"What is Libertarianism?" was originally written in 1977 by Marilee Haylock (1942-1982). She was Chairman of the Ontario Libertarian Party from 1976 to 1979.
Libertarianism is a new political philosophy. Although its roots can be traced back throughout the history of ideas, it is only within the last twenty years that it has emerged as a well defined political philosophy. What it is based on is a new idea regarding the proper role of government in a free society.
Today we live in a world in which virtually all countries are rushing headlong toward some form of statism, whether in the form of Communism or the welfare state. We are told on all sides that the world has become too complex for the individual to be allowed to direct his own life. The very concept of the "individual" is becoming obsolete.
Libertarianism challenges the basic premise behind this trend - this view that what the state perceives as "the common good" should be forced on the individual - and it challenges the idea on two fronts. In the civil area, Libertarianism supports all civil liberties and opposes all attempts by government to reshape its citizens' lives. In the economic area, Libertarianism challenges the right of government to restrict trade in any way, or to force citizens to support through taxes projects they will not willingly support on the free market.

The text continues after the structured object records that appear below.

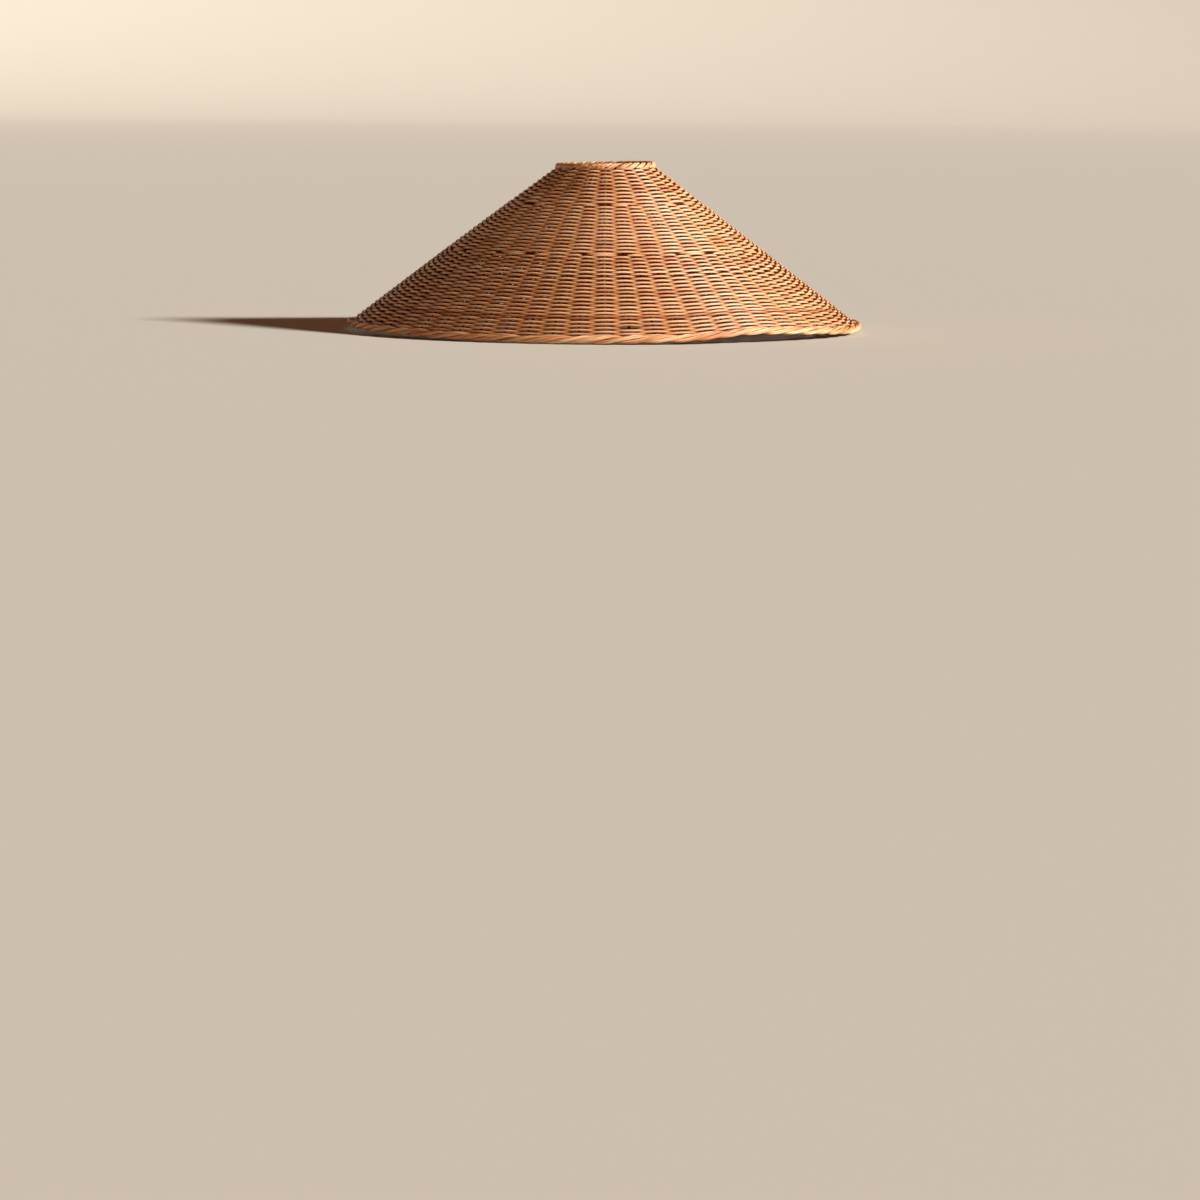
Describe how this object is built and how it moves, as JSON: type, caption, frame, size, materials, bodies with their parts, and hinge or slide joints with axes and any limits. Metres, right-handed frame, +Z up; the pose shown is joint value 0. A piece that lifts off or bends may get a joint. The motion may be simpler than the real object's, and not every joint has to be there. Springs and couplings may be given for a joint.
{
  "type": "lamp shade",
  "caption": "Wide shallow cone lamp shade of woven natural rattan on a wire cage, with rope-like rolled borders, a small open top and a dropped spider fitter with a loose reducer ring.",
  "frame": {"origin": "centre of the plane that the bottom border rests on", "axes": "+Z up along the cone's axis, towards the small opening; -Y towards the front, the side pictured"},
  "size_m": [0.7992, 0.7989, 0.2578],
  "materials": {
    "weaver": "round rattan core, oiled, satin",
    "stake": "round rattan core, oiled, satin",
    "border": "round rattan core, oiled, satin",
    "wire": "satin brown paint, the rattan's colour, on steel wire and plate",
    "plastic": "plain moulded, satin"
  },
  "bodies": {
    "shade": {"upper_weave": "weaver", "middle_weave": "weaver", "lower_weave": "weaver", "top_border": "border", "bottom_border": "border", "top_ring_wire": "wire", "bottom_ring_wire": "wire", "rib_wire_1": "wire", "rib_wire_2": "wire", "rib_wire_3": "wire", "rib_wire_4": "wire", "rib_wire_5": "wire", "rib_wire_6": "wire", "rib_wire_7": "wire", "spider_arm_1": "wire", "spider_arm_2": "wire", "spider_arm_3": "wire", "fitter_washer": "wire", "stake_01": "stake", "stake_02": "stake", "stake_03": "stake", "stake_04": "stake", "stake_05": "stake", "stake_06": "stake", "stake_07": "stake", "stake_08": "stake", "stake_09": "stake", "stake_10": "stake", "stake_11": "stake", "stake_12": "stake", "stake_13": "stake", "stake_14": "stake", "stake_15": "stake", "stake_16": "stake", "stake_17": "stake", "stake_18": "stake", "stake_19": "stake", "stake_20": "stake", "stake_21": "stake", "added_stake_01": "stake", "added_stake_02": "stake", "added_stake_03": "stake", "added_stake_04": "stake", "added_stake_05": "stake", "added_stake_06": "stake", "added_stake_07": "stake", "added_stake_08": "stake", "added_stake_09": "stake", "added_stake_10": "stake", "added_stake_11": "stake", "added_stake_12": "stake", "added_stake_13": "stake", "added_stake_14": "stake"},
    "reducer": {"reducer_ring": "plastic"}
  },
  "joints": [
    {"name": "reducer_lift", "type": "slide", "parent": "shade", "child": "reducer", "axis": [0, 0, 1], "range_m": [0, 0.14]}
  ]
}
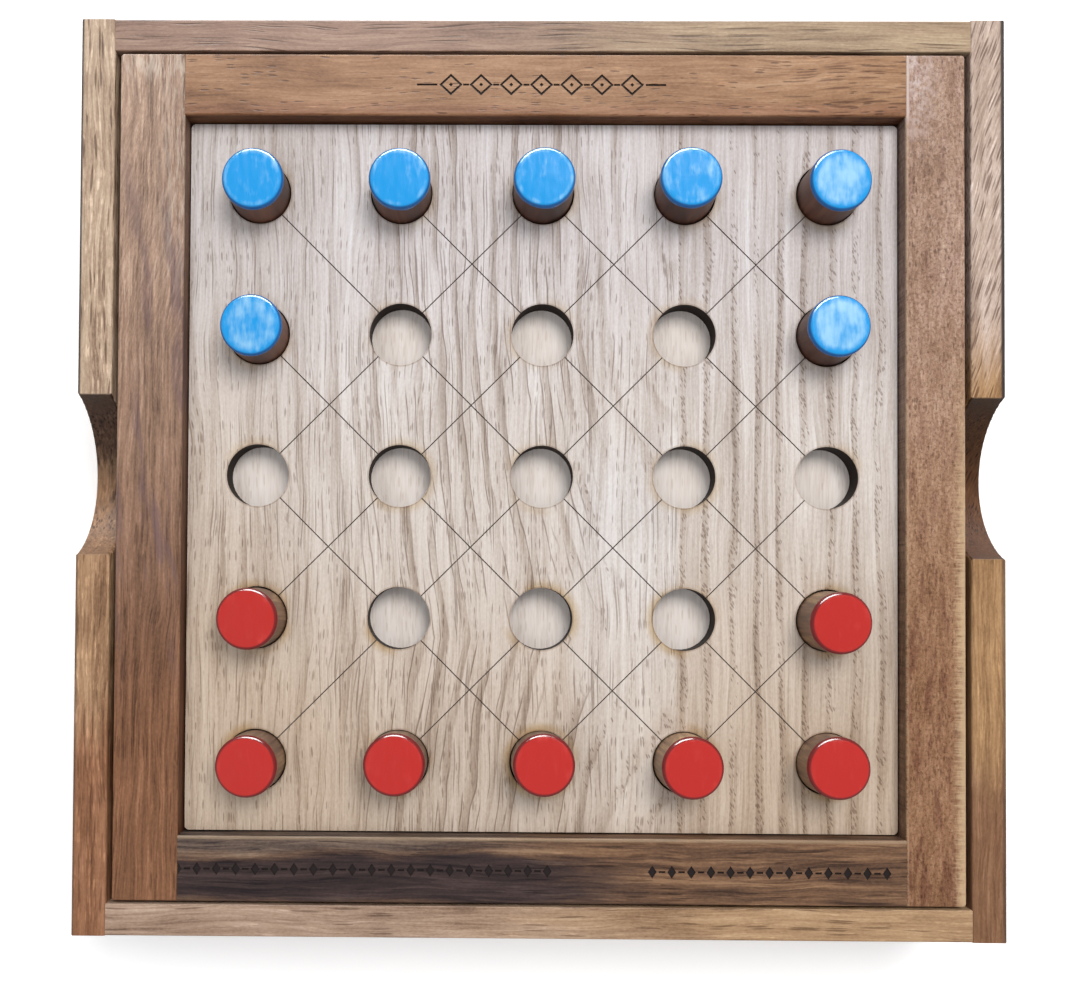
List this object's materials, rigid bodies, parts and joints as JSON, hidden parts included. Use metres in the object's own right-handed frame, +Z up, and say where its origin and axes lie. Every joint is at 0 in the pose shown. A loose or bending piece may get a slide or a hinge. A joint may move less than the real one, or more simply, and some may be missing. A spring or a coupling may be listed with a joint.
{
  "type": "peg board game",
  "caption": "Square wooden strategy board game: a framed board with a grid of peg holes joined by diagonal lines lifts out of a shallow box that stores its painted pegs.",
  "frame": {"origin": "middle of the box's underside, on the surface that it stands on", "axes": "+X towards the players' right, along the back and front walls; +Y to the back; +Z up, the way the tray and the pegs lift out"},
  "size_m": [0.2446, 0.2424, 0.0445],
  "materials": {
    "box_wood": "satin oiled hardwood",
    "frame_wood": "satin oiled hardwood",
    "board_wood": "satin oak, laser-cut edges",
    "panel_wood": "bare pale plywood",
    "ledge_wood": "bare sawn hardwood",
    "blue_peg": "brown dowel with a glossy blue painted top",
    "red_peg": "brown dowel with a glossy red painted top"
  },
  "bodies": {
    "box": {"box_left_wall": "box_wood", "box_right_wall": "box_wood", "box_back_wall": "box_wood", "box_front_wall": "box_wood", "box_bottom_panel": "panel_wood", "ledge_left": "ledge_wood", "ledge_right": "ledge_wood", "ledge_back": "ledge_wood", "ledge_front": "ledge_wood"},
    "tray": {"tray_left_stile": "frame_wood", "tray_right_stile": "frame_wood", "tray_back_rail": "frame_wood", "tray_front_rail": "frame_wood", "playing_board": "board_wood", "backing_panel": "panel_wood"},
    "blue_peg_1": {"blue_peg_1": "blue_peg"},
    "blue_peg_2": {"blue_peg_2": "blue_peg"},
    "blue_peg_3": {"blue_peg_3": "blue_peg"},
    "blue_peg_4": {"blue_peg_4": "blue_peg"},
    "blue_peg_5": {"blue_peg_5": "blue_peg"},
    "blue_peg_6": {"blue_peg_6": "blue_peg"},
    "blue_peg_7": {"blue_peg_7": "blue_peg"},
    "red_peg_1": {"red_peg_1": "red_peg"},
    "red_peg_2": {"red_peg_2": "red_peg"},
    "red_peg_3": {"red_peg_3": "red_peg"},
    "red_peg_4": {"red_peg_4": "red_peg"},
    "red_peg_5": {"red_peg_5": "red_peg"},
    "red_peg_6": {"red_peg_6": "red_peg"},
    "red_peg_7": {"red_peg_7": "red_peg"}
  },
  "joints": [
    {"name": "tray_lift", "type": "slide", "parent": "box", "child": "tray", "axis": [0, 0, 1], "range_m": [0, 0.045]},
    {"name": "blue_peg_1_lift", "type": "slide", "parent": "tray", "child": "blue_peg_1", "axis": [0, 0, 1], "range_m": [0, 0.03]},
    {"name": "blue_peg_2_lift", "type": "slide", "parent": "tray", "child": "blue_peg_2", "axis": [0, 0, 1], "range_m": [0, 0.03]},
    {"name": "blue_peg_3_lift", "type": "slide", "parent": "tray", "child": "blue_peg_3", "axis": [0, 0, 1], "range_m": [0, 0.03]},
    {"name": "blue_peg_4_lift", "type": "slide", "parent": "tray", "child": "blue_peg_4", "axis": [0, 0, 1], "range_m": [0, 0.03]},
    {"name": "blue_peg_5_lift", "type": "slide", "parent": "tray", "child": "blue_peg_5", "axis": [0, 0, 1], "range_m": [0, 0.03]},
    {"name": "blue_peg_6_lift", "type": "slide", "parent": "tray", "child": "blue_peg_6", "axis": [0, 0, 1], "range_m": [0, 0.03]},
    {"name": "blue_peg_7_lift", "type": "slide", "parent": "tray", "child": "blue_peg_7", "axis": [0, 0, 1], "range_m": [0, 0.03]},
    {"name": "red_peg_1_lift", "type": "slide", "parent": "tray", "child": "red_peg_1", "axis": [0, 0, 1], "range_m": [0, 0.03]},
    {"name": "red_peg_2_lift", "type": "slide", "parent": "tray", "child": "red_peg_2", "axis": [0, 0, 1], "range_m": [0, 0.03]},
    {"name": "red_peg_3_lift", "type": "slide", "parent": "tray", "child": "red_peg_3", "axis": [0, 0, 1], "range_m": [0, 0.03]},
    {"name": "red_peg_4_lift", "type": "slide", "parent": "tray", "child": "red_peg_4", "axis": [0, 0, 1], "range_m": [0, 0.03]},
    {"name": "red_peg_5_lift", "type": "slide", "parent": "tray", "child": "red_peg_5", "axis": [0, 0, 1], "range_m": [0, 0.03]},
    {"name": "red_peg_6_lift", "type": "slide", "parent": "tray", "child": "red_peg_6", "axis": [0, 0, 1], "range_m": [0, 0.03]},
    {"name": "red_peg_7_lift", "type": "slide", "parent": "tray", "child": "red_peg_7", "axis": [0, 0, 1], "range_m": [0, 0.03]}
  ]
}
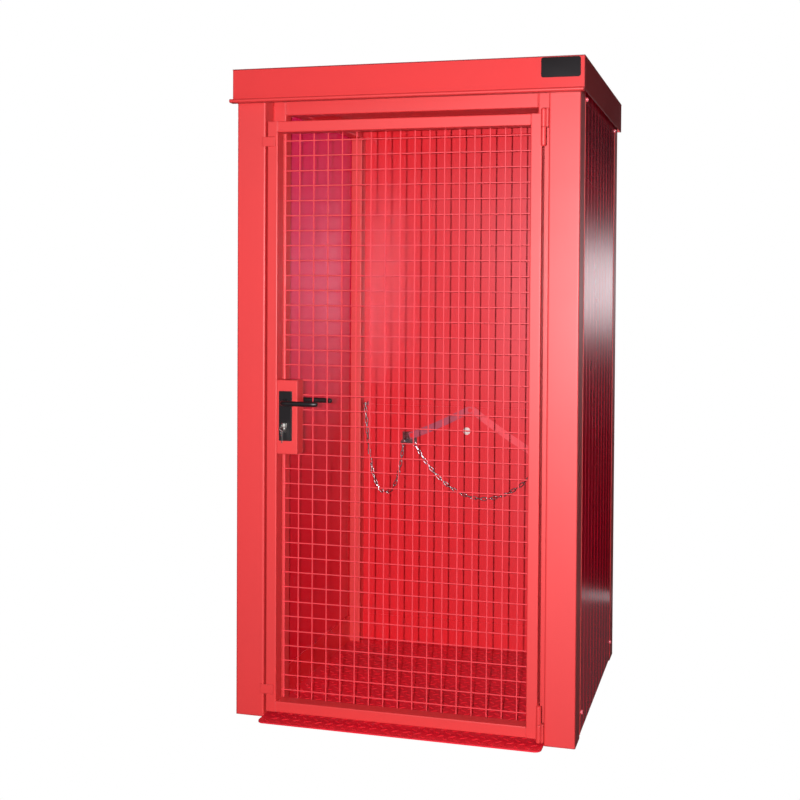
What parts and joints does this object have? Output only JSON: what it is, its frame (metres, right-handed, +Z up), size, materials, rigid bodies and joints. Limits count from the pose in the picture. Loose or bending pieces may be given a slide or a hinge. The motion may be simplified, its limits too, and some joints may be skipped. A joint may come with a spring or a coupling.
{
  "type": "gas cylinder storage box",
  "caption": "Red steel gas cylinder storage box with double-skinned walls, a welded-mesh door on a lever lock, a tear-plate floor and a restraining chain inside",
  "frame": {"origin": "centre of the overall box's underside, on the ground", "axes": "+Z up; the mesh door faces -Y, with its hinges at +X and its lever at -X"},
  "size_m": [1.176, 1.082, 2.163],
  "materials": {
    "body_paint": "gloss",
    "door_paint": "gloss",
    "panel_core": "matte",
    "zinc": "satin",
    "webbing": "matte",
    "handle_black": "satin",
    "nickel": "polished"
  },
  "bodies": {
    "cabinet": {"post_front_left": "body_paint", "post_front_right": "body_paint", "post_rear_left": "body_paint", "post_rear_right": "body_paint", "upright_front": "body_paint", "upright_rear": "body_paint", "lintel": "body_paint", "top_rail_rear": "body_paint", "top_rail_sides": "body_paint", "floor_plate": "body_paint", "kick_plate_rear": "body_paint", "kick_plate_sides": "body_paint", "wall_left": "body_paint", "wall_right": "body_paint", "wall_rear": "body_paint", "wall_cores": "panel_core", "ceiling_sheet": "body_paint", "roof_core": "panel_core", "roof_cap": "body_paint", "drip_lip": "body_paint", "chain_rail": "body_paint", "chain_bracket": "zinc", "chain_anchors": "zinc", "chain_left": "zinc", "chain_right": "zinc", "strap": "webbing", "strap_pegs": "zinc", "wall_boss": "zinc", "hinge_pins": "body_paint"},
    "door": {"stile_left": "door_paint", "stile_right": "door_paint", "door_rail_top": "door_paint", "door_rail_bottom": "door_paint", "mesh_upper": "door_paint", "mesh_lower": "door_paint", "lock_case": "door_paint", "stop_tabs": "door_paint", "hinge_sleeves": "door_paint", "handle_plate_outer": "handle_black", "handle_plate_inner": "handle_black", "lock_cylinder": "nickel", "key": "nickel"},
    "handle": {"lever_outer": "handle_black", "lever_inner": "handle_black"}
  },
  "joints": [
    {"name": "door_hinge", "type": "hinge", "parent": "cabinet", "child": "door", "pos_m": [0.46, -0.49, 1.004], "axis": [0, 0, 1], "range_deg": [0, 110]},
    {"name": "handle_turn", "type": "hinge", "parent": "door", "child": "handle", "pos_m": [-0.399, -0.454, 1.058], "axis": [0, 1, 0], "range_deg": [0, 40], "stiffness_Nm_per_rad": 1.2, "springref_deg": -8.59}
  ]
}
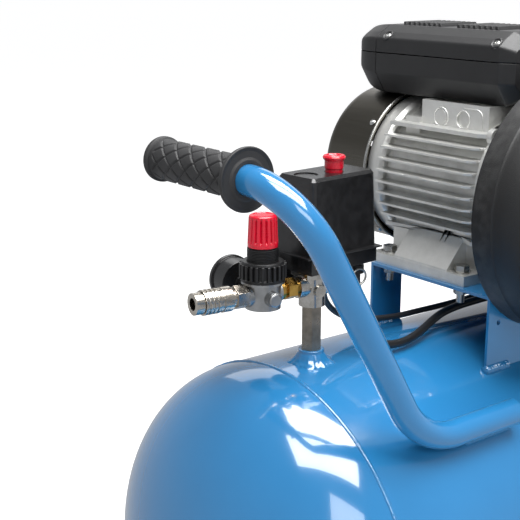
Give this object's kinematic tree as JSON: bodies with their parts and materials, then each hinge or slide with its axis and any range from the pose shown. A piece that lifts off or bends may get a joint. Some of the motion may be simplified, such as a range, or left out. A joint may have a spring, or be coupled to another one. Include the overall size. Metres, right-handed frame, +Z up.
{
  "type": "air compressor",
  "caption": "Belt-driven piston air compressor on a horizontal steel tank, with electric motor, pressure switch, regulator, quick coupler, handle, feet and wheels.",
  "frame": {"origin": "on the floor, under the middle of the whole machine", "axes": "+X along the tank to the wheel end, -Y the belt side, +Z up"},
  "size_m": [1.0142, 0.432, 0.7903],
  "materials": {
    "tank_paint": "glossy blue powder coat",
    "black_plastic": "fine grained moulded plastic",
    "gloss_black": "smooth moulded plastic",
    "red_plastic": "glossy moulded plastic",
    "rubber": "soft moulded rubber",
    "tyre_rubber": "solid rubber tyre",
    "cast_alloy": "die-cast aluminium",
    "zinc": "satin zinc casting",
    "nickel": "nickel plated",
    "bright_steel": "zinc plated steel",
    "cowl_steel": "dark brushed sheet steel",
    "brass": "turned brass",
    "copper": "bare copper",
    "iron": "painted cast iron",
    "dial_white": "printed dial",
    "clear_lens": "clear lens",
    "belt_rubber": "rubber belt"
  },
  "bodies": {
    "machine": {"tank_shell": "tank_paint", "head_left": "tank_paint", "head_right": "tank_paint", "tank_bungs": "tank_paint", "base_brackets": "tank_paint", "rubber_feet": "rubber", "axle_bolts": "bright_steel", "machine_bracket": "tank_paint", "handle_tube": "tank_paint", "handle_grip": "rubber", "hex_nipple": "bright_steel", "manifold": "zinc", "brass_fittings": "brass", "safety_valve": "brass", "gauge_cases": "black_plastic", "gauge_dials": "dial_white", "gauge_lenses": "clear_lens", "regulator_body": "zinc", "ring_nut": "black_plastic", "regulator_bonnet": "black_plastic", "coupler_body": "nickel", "switch_base": "gloss_black", "switch_cover": "gloss_black", "cable_glands": "black_plastic", "motor_lead": "rubber", "unloader_tube": "rubber", "delivery_pipe": "copper", "drain_valve": "brass", "motor_housing": "cast_alloy", "end_shield": "cast_alloy", "fan_cover": "cowl_steel", "stator": "copper", "capacitor_base": "gloss_black", "capacitor_cover": "gloss_black", "capacitors": "dial_white", "fasteners": "bright_steel", "crankcase": "iron", "cylinder_block": "iron", "pump_head": "cast_alloy", "pistons": "cast_alloy", "air_filters": "black_plastic", "drive_belt": "belt_rubber", "guard_back": "black_plastic", "guard_front": "black_plastic"},
    "wheel_near": {"wheel_near": "black_plastic", "tyre_near": "tyre_rubber"},
    "wheel_far": {"wheel_far": "black_plastic", "tyre_far": "tyre_rubber"},
    "safety_ring": {"safety_ring": "bright_steel"},
    "tank_needle": {"needle_tank": "red_plastic"},
    "line_needle": {"needle_line": "red_plastic"},
    "pressure_knob": {"regulator_knob": "red_plastic"},
    "coupler_collar": {"coupler_sleeve": "nickel"},
    "switch_knob": {"switch_knob": "red_plastic"},
    "drain_knob": {"drain_knob": "black_plastic"},
    "motor_rotor": {"rotor": "bright_steel", "cooling_fan": "black_plastic", "motor_pulley": "iron"},
    "pump_crank": {"crankshaft": "bright_steel", "flywheel": "iron"}
  },
  "joints": [
    {"name": "wheel_near_spin", "type": "hinge", "parent": "machine", "child": "wheel_near", "pos_m": [0.3185, -0.185, 0.08], "axis": [0, 1, 0], "continuous": true},
    {"name": "wheel_far_spin", "type": "hinge", "parent": "machine", "child": "wheel_far", "pos_m": [0.3185, 0.185, 0.08], "axis": [0, 1, 0], "continuous": true},
    {"name": "crank_spin", "type": "hinge", "parent": "machine", "child": "pump_crank", "pos_m": [0.2305, -0.125, 0.5883], "axis": [0, 1, 0], "continuous": true},
    {"name": "rotor_spin", "type": "hinge", "parent": "machine", "child": "motor_rotor", "pos_m": [-0.1095, -0.125, 0.5733], "axis": [0, 1, 0], "continuous": true},
    {"name": "pressure_turn", "type": "hinge", "parent": "machine", "child": "pressure_knob", "pos_m": [-0.39412, 0.00628, 0.545], "axis": [0, 0, 1], "range_deg": [-720, 720]},
    {"name": "collar_slide", "type": "slide", "parent": "machine", "child": "coupler_collar", "axis": [0.9925, -0.1219, 0], "range_m": [0, 0.004], "stiffness_N_per_m": 600, "springref_m": -0.004},
    {"name": "switch_lift", "type": "slide", "parent": "machine", "child": "switch_knob", "axis": [0, 0, 1], "range_m": [0, 0.006]},
    {"name": "safety_pull", "type": "slide", "parent": "machine", "child": "safety_ring", "axis": [0.9925, -0.1219, 0], "range_m": [0, 0.004], "stiffness_N_per_m": 900, "springref_m": -0.003},
    {"name": "tank_needle_turn", "type": "hinge", "parent": "machine", "child": "tank_needle", "pos_m": [-0.3363, 0.05459, 0.5025], "axis": [0.1219, 0.9925, 0], "range_deg": [0, 270], "stiffness_Nm_per_rad": 0.002},
    {"name": "line_needle_turn", "type": "hinge", "parent": "machine", "child": "line_needle", "pos_m": [-0.38741, 0.06087, 0.5025], "axis": [0.1219, 0.9925, 0], "range_deg": [0, 270], "stiffness_Nm_per_rad": 0.002},
    {"name": "drain_turn", "type": "hinge", "parent": "machine", "child": "drain_knob", "pos_m": [0, -0.02, 0.041], "axis": [0, 1, 0], "range_deg": [0, 540]}
  ],
  "couplings": [
    {"joint": "rotor_spin", "follows": "crank_spin", "ratio": 2.9474}
  ]
}
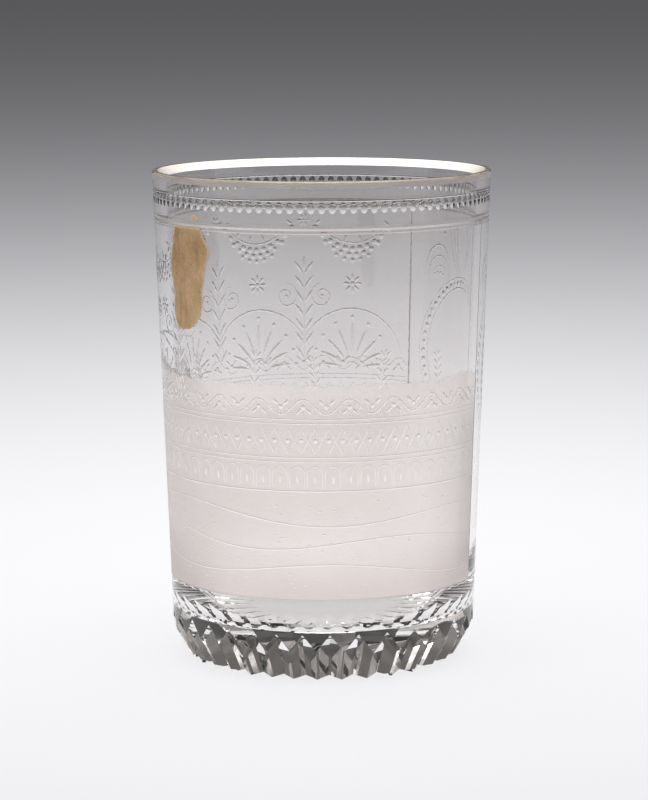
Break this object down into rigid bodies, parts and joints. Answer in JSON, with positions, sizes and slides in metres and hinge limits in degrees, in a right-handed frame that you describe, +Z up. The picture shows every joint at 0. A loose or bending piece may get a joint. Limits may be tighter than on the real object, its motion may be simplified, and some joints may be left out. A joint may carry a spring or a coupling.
{
  "type": "glass beaker",
  "caption": "Tapered cut-glass beaker with a toothed foot, a ring of ball cuts under the rim, bordered panels and the remains of a paper label.",
  "frame": {"origin": "centre of the underside, on the surface that the beaker stands on", "axes": "+Z up along the beaker's axis, -Y towards the front panel, +X to the right of someone who looks at the front"},
  "size_m": [0.078, 0.078, 0.113],
  "materials": {
    "clear_glass": "polished clear glass, slightly warm, with matte wheel engraving over the front panel",
    "aged_paper": "matte brown aged paper with torn edges",
    "pale_paper": "matte pale aged paper"
  },
  "bodies": {
    "root": {"beaker_glass": "clear_glass", "paper_label": "aged_paper", "label_scrap": "pale_paper"}
  },
  "joints": []
}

Libertarians do not look at government as a sacrosanct body that cannot be questioned, but simply as the agency which has a monopoly on the legal use of force. Libertarians therefore address themselves to one basic question: What is the proper justification for the use of government's coercive power? The Libertarian answer is that government power must be used only to protect the individual from the use of force or fraud by others.
Over the last few hundred years western civilization has generally come to accept the idea that society should not be subject to the arbitrary wishes of a ruler. But although we have done away with the divine right of kings, it seems as if we have merely substituted, for that idea, the absolute rule of "the majority." But individuals can be equally repressed in a dictatorship or a socialist democracy. In contrast to the Libertarian idea that each individual owns his own life, in all statist societies, the individual is to a greater or lesser extent owned by the state.
The principle that the state, somehow representing "society as a whole," owns the citizen's life, explains many laws in Canada today. The state controls its citizens in order to obtain its own ends. The state judges what books a citizen may read and what prices he may charge for his goods and services. The state enforces observation of the religious holidays of its choice. The state "redistributes" the individual's wealth, penalizes him if he buys the products of another country, expropriates his land if it finds a "better" use for it, and finally conscripts him into its armed forces even though it may cost him his life. Naturally, all such actions are done in the name of the "national" or "public" interest.
Today, when the rights of the individual remain unacknowledged, "public interest" is usually decided on the basis of the pressures exerted by various lobbying groups. Libertarians have chosen not to participate in this competition among pressure groups, each vying for favours for their own particular group, and instead call for the end of all government grants, loans, subsides, tariffs, and other such favours designed to benefit certain individuals and groups at the expense of others. Libertarianism states that government should offer equality to men not in the forms of equal pay, equal housing, or equal happiness, but instead, in the form of equal opportunity to earn these things in voluntary dealings with other men.
Although Libertarianism is idealistic, it is not utopian. It does not seek to remake men according to some Libertarian vision of the good. Instead, it holds the view that each individual must be left free to work out his own destiny and government must not interfere with the voluntary arrangements men make among themselves. This is the Libertarian ideal which we believe would benefit all men living in such a society.
For many years now, people have said that socialism is a "beautiful ideal" that just does not happen to be "practical". In fact, over the last 100 years, the ideal of socialism has permeated most of the world and we can see its abysmal results. Libertarians believe the reason this has happened is not because ideals always conflict with practical reality, but because the ideal of socialism (as enforced by the state) is an ugly one, not suited to free men. Certainly it is evident that the countries with the greatest protection of the individual's liberty are also the countries with the greatest prosperity for all men. No, socialism is not practical, nor is it moral.
It is interesting to note that the basic principle of Libertarianism - the right of the individual to pursue his own goals without coercion from others - has already been accepted by most men. The single exception occurs where government is concerned. Most people still accept government's prerogative to restrict our freedom as long as it is proclaimed that somehow it is for the "greater good." What Libertarians seek is to apply the same common-sense rules that now prevent one individual from interfering with another to government.
Libertarians believe that the ever-growing power of the state in Canada is stifling us all. But the villain is not government itself, but instead the belief that all problems can be solved by government. To counter this doctrine Libertarians are promoting an idea, the idea of personal liberty. Our battle is an educational one and our success is not guaranteed. There are many signs, however, that Libertarianism is an idea whose time has come.